Fefa 06/06/2011
Porque somos feitos de tentativas
“Não era só o mal e as tramóias que faziam as pessoas infelizes; era a confusão, eram os mal-entendidos; acima de tudo, era a incapacidade de apreender a verdade simples de que as outras pessoas são tão reais quanto nós. E somente numa história seria possível incluir essas três mentes diferentes e mostrar como elas tinham o mesmo valor. Essa era a única moral que uma história precisava ter.
Seis décadas depois ela mostraria como aos treze anos de idade, havia atravessado, com seus escritos, toda uma história da literatura, começando com as histórias baseadas na tradição folclórica européia, passando pelo drama com intenção moral, até chegar a um realismo psicológico imparcial que descobrira sozinha, numa manhã específica, durante uma onda de calor em 1935”.
É difícil terminar de ler Reparação e dispor as palavras exatas para explicar todas as sensações envolvidas na leitura desta grande obra-prima. Mas que tal começar justamente ratificando seu valor como obra-prima? Oh, sim. Este é um bom começo, tamanha a sua magnitude, perfeição e profundidade. Mesmo horas após ter chegado a ultima página não consegui tirar o livro do pensamento. Folheei, reli minhas passagens favoritas, até ao filme fui assistir. Há tanto tempo que este tesouro esperava na minha estante, e foi como achar uma moeda de ouro incrustada em terra a apreciação e reflexão de suas palavras...

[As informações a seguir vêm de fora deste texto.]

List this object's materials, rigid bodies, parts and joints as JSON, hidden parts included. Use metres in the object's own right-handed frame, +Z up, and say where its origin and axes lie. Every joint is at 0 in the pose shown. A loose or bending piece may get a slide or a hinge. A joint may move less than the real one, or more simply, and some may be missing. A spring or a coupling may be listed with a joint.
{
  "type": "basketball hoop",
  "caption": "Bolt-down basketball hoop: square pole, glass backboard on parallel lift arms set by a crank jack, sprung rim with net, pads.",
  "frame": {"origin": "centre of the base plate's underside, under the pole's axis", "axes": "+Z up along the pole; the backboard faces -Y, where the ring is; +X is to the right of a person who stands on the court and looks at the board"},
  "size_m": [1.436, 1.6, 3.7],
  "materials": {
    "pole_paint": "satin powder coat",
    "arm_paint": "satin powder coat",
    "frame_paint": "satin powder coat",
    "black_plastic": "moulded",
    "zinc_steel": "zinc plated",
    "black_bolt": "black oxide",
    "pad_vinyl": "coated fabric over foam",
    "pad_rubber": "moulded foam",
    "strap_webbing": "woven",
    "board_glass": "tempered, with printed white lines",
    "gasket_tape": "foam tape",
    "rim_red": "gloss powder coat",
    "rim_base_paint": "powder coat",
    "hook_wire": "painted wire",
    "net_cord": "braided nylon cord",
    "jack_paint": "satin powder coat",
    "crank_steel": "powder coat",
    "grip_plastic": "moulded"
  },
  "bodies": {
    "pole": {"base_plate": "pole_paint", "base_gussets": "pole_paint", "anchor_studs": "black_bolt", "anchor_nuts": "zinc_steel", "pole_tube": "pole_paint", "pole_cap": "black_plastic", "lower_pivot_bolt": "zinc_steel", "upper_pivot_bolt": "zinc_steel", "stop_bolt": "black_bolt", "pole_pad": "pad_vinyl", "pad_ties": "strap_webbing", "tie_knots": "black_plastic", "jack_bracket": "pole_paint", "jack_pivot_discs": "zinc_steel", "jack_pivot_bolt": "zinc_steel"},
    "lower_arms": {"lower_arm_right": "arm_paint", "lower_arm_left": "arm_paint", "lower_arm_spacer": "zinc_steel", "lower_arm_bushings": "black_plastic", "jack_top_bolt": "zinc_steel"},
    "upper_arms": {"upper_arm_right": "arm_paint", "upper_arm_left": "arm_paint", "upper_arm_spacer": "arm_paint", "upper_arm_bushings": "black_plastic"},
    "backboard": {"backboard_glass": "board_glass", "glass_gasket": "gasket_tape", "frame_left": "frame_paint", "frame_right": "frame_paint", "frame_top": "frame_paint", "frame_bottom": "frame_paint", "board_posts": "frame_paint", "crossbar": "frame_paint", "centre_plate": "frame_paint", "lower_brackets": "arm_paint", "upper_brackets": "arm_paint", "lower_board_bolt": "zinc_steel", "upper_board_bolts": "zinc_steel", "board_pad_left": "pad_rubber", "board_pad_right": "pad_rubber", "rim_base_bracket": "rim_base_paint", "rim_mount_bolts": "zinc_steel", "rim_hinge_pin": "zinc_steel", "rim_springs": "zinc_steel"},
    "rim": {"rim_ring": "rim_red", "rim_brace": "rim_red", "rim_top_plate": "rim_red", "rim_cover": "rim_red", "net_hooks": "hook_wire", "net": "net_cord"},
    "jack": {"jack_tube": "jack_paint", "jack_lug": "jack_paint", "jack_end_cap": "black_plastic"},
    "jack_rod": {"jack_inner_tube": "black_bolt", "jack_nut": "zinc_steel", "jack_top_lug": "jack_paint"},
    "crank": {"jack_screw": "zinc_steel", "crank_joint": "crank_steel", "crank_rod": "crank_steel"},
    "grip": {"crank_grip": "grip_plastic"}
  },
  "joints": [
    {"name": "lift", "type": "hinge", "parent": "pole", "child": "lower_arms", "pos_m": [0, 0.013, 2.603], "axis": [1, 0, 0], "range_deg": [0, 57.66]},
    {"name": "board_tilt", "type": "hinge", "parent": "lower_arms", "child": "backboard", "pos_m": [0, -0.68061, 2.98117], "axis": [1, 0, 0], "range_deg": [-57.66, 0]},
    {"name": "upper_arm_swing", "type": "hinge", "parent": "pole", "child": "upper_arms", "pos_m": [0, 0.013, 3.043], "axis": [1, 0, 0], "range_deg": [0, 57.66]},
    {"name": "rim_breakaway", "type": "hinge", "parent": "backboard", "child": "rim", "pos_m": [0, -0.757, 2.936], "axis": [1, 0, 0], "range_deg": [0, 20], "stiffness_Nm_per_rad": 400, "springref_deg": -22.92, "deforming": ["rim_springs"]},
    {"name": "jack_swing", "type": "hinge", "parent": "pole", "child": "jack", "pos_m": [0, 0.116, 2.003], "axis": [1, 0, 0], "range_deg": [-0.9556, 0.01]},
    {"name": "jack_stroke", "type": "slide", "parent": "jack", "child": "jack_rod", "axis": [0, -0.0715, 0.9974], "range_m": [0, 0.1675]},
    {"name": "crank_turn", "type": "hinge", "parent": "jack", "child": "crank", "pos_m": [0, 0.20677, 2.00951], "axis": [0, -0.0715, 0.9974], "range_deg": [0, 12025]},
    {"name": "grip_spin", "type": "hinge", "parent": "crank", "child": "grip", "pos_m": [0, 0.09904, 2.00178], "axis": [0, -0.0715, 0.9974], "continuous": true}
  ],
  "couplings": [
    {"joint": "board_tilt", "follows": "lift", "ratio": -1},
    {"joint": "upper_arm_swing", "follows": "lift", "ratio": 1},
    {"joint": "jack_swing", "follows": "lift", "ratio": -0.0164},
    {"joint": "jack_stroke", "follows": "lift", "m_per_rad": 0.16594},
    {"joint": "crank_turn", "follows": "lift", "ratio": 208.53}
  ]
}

Partindo da expressão “cada cabeça uma sentença”, Briony, Robbie e Cecilia são três mundos distintos, três verdades despidas ao longo de suas trajetórias que, ora se reconhecem, ora se chocam. É claro que a verdade muitas vezes é distorcida pela superficialidade da percepção e se você é jovem demais está mais sujeito a equívocos e impulsos, certo? A resposta é não! Não, porque “a verdade estava na simetria, ou seja, fundamentava-se no bom senso”. Isso quer dizer que quando você acredita veementemente em algo, aquilo acaba se tornando tão verossímil quanto real. E Briony prefere acreditar na vilania de Robbie, cometendo uma acusação injusta a partir de eventos aparentes, o que consumiria toda sua vida tentando compensar um crime indelével.

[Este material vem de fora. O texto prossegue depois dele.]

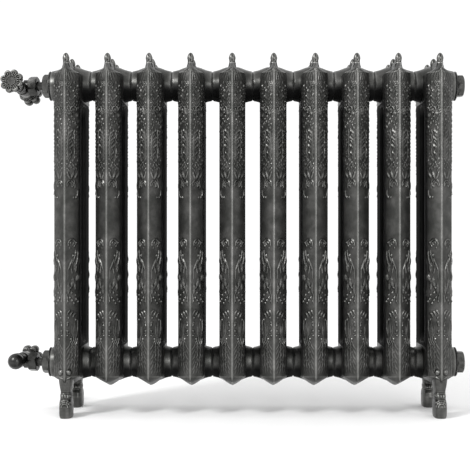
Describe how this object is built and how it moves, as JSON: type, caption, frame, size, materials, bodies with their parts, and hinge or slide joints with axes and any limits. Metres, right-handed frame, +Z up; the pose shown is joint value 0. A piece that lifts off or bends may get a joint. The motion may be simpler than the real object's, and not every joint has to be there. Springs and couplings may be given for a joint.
{
  "type": "radiator with valves",
  "caption": "Floor-standing ornate cast-iron column radiator with clawed feet, a handwheel feed valve, a capped return valve and blind end plugs.",
  "frame": {"origin": "on the floor, under the middle of the whole assembly with its valves", "axes": "+X along the row of sections from the valve end to the plug end, -Y towards the room, +Z up"},
  "size_m": [0.9908, 0.185, 0.768],
  "materials": {
    "cast_iron_pewter": "dark pewter lacquer, burnished bright on the raised ornament",
    "cast_iron_fittings": "dark pewter lacquer on machined faces",
    "valve_pewter": "brass plated in dark antique pewter",
    "steel": "turned",
    "brass": "turned",
    "gasket": "matt",
    "washer": "fibre"
  },
  "bodies": {
    "radiator": {"section_01": "cast_iron_pewter", "section_02": "cast_iron_pewter", "section_03": "cast_iron_pewter", "section_04": "cast_iron_pewter", "section_05": "cast_iron_pewter", "section_06": "cast_iron_pewter", "section_07": "cast_iron_pewter", "section_08": "cast_iron_pewter", "section_09": "cast_iron_pewter", "section_10": "cast_iron_pewter", "nipples_bottom": "steel", "nipples_top": "steel", "joint_gaskets_bottom": "gasket", "joint_gaskets_top": "gasket", "end_gasket_bottom_left": "gasket", "end_gasket_top_left": "gasket", "end_gasket_bottom_right": "gasket", "end_gasket_top_right": "gasket", "reducing_bush_bottom": "cast_iron_fittings", "reducing_bush_top": "cast_iron_fittings", "blanking_plug": "cast_iron_fittings", "air_vent_plug": "cast_iron_fittings", "feed_valve_body": "valve_pewter", "feed_tail_pipe": "valve_pewter", "feed_union_nut": "valve_pewter", "feed_inlet_nut": "valve_pewter", "feed_olive": "brass", "feed_bonnet": "valve_pewter", "feed_packing": "gasket", "feed_gland_nut": "valve_pewter", "return_valve_body": "valve_pewter", "return_tail_pipe": "valve_pewter", "return_union_nut": "valve_pewter", "return_inlet_nut": "valve_pewter", "return_olive": "brass", "return_bonnet": "valve_pewter", "return_packing": "gasket", "return_gland_nut": "valve_pewter"},
    "feed_handwheel_set": {"feed_handwheel": "valve_pewter", "feed_handwheel_screw": "valve_pewter", "feed_spindle": "steel"},
    "feed_disc_set": {"feed_disc": "brass", "feed_disc_washer": "washer"},
    "return_spindle_set": {"return_spindle": "steel"},
    "return_disc_set": {"return_disc": "brass", "return_disc_washer": "washer"},
    "lockshield_cap_set": {"lockshield_cap": "valve_pewter"},
    "air_vent_screw_set": {"air_vent_screw": "brass"}
  },
  "joints": [
    {"name": "feed_handwheel_turn", "type": "hinge", "parent": "radiator", "child": "feed_handwheel_set", "pos_m": [-0.46888, -0.05729, 0.70675], "axis": [-0.1128, -0.9898, 0.0872], "range_deg": [0, 1080]},
    {"name": "feed_disc_lift", "type": "slide", "parent": "radiator", "child": "feed_disc_set", "axis": [-0.1128, -0.9898, 0.0872], "range_m": [0, 0.0046]},
    {"name": "return_spindle_turn", "type": "hinge", "parent": "radiator", "child": "return_spindle_set", "pos_m": [-0.46714, -0.04205, 0.1145], "axis": [-0.1132, -0.9936, 0], "range_deg": [0, 1080]},
    {"name": "return_disc_lift", "type": "slide", "parent": "radiator", "child": "return_disc_set", "axis": [-0.1132, -0.9936, 0], "range_m": [0, 0.0046]},
    {"name": "lockshield_cap_pull", "type": "slide", "parent": "radiator", "child": "lockshield_cap_set", "axis": [-0.1132, -0.9936, 0], "range_m": [0, 0.03]},
    {"name": "air_vent_screw_turn", "type": "hinge", "parent": "radiator", "child": "air_vent_screw_set", "pos_m": [0.48735, 0, 0.708], "axis": [1, 0, 0], "range_deg": [0, 540]}
  ],
  "couplings": [
    {"joint": "feed_disc_lift", "follows": "feed_handwheel_turn", "m_per_rad": 0.00023873},
    {"joint": "return_disc_lift", "follows": "return_spindle_turn", "m_per_rad": 0.00023873}
  ]
}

Temos assim uma obra destacada em três partes que passeiam nos limites entre a natureza da literatura e realidade, efetuando um arrojo metalingüístico de tirar o fôlego. Em todas elas o leitor é instigado pela sutileza das palavras. A beleza dos sentidos. A complexidade dos pensamentos de cada personagem, a partir daquele verão de 1935. ”A era das respostas definidas havia terminado. Como também a era dos personagens e dos enredos.[...]O que a interessava era o pensamento, a percepção, as sensações, a mente consciente como um rio atravessando o tempo, e o objetivo era representar o movimento da consciência, bem como todos os afluentes que a engrossavam e os obstáculos que a desviavam de seu curso”.
Ian McEwan propõe o estilo onde diferentes pontos de vista enredam a trama, culminando num suntuoso desnudamento de personalidades e, mais que isso, de almas. O apelo visual transcrito pelo autor britânico induz o leitor não só a imaginar cada cena detalhada, como a se perder nas emoções emaranhadas, nos sonhos perdidos e em tentativas frustradas. Como na segunda parte, onde uma inquietação constante acomete o leitor diante do terror da guerra. Chega a doer a esperança estéril de voltar para casa, de recomeçar.
Mas é a culpa, a culpa de Briony Tallis que provoca as divagações mais lindas em todo o livro, o que pode ser uma via de mão dupla, já que ela não fica aquém de uma simples personagem. Em algum momento o leitor se depara, não com um narrador, mas, com a narradora de sua própria história. Por isso as insinuações, antecipações, metáforas. O que distingue o real da ficção vem riscado numa linha tênue ao que poderia ter sido, profuso na metalinguagem do texto. Um verbo conjugado no futuro do pretérito. Futuro este cuja expiação de uma falta move todo um ser por absolvição e a um desfecho insólito ao constatar que “o problema desses cinqüenta e nove anos é este: como pode uma romancista realizar uma reparação se, com seu poder absoluto de decidir como a história termina, ela é também Deus?[...]Desde o início a tarefa era inviável, e era justamente essa a questão. A tentativa era tudo”.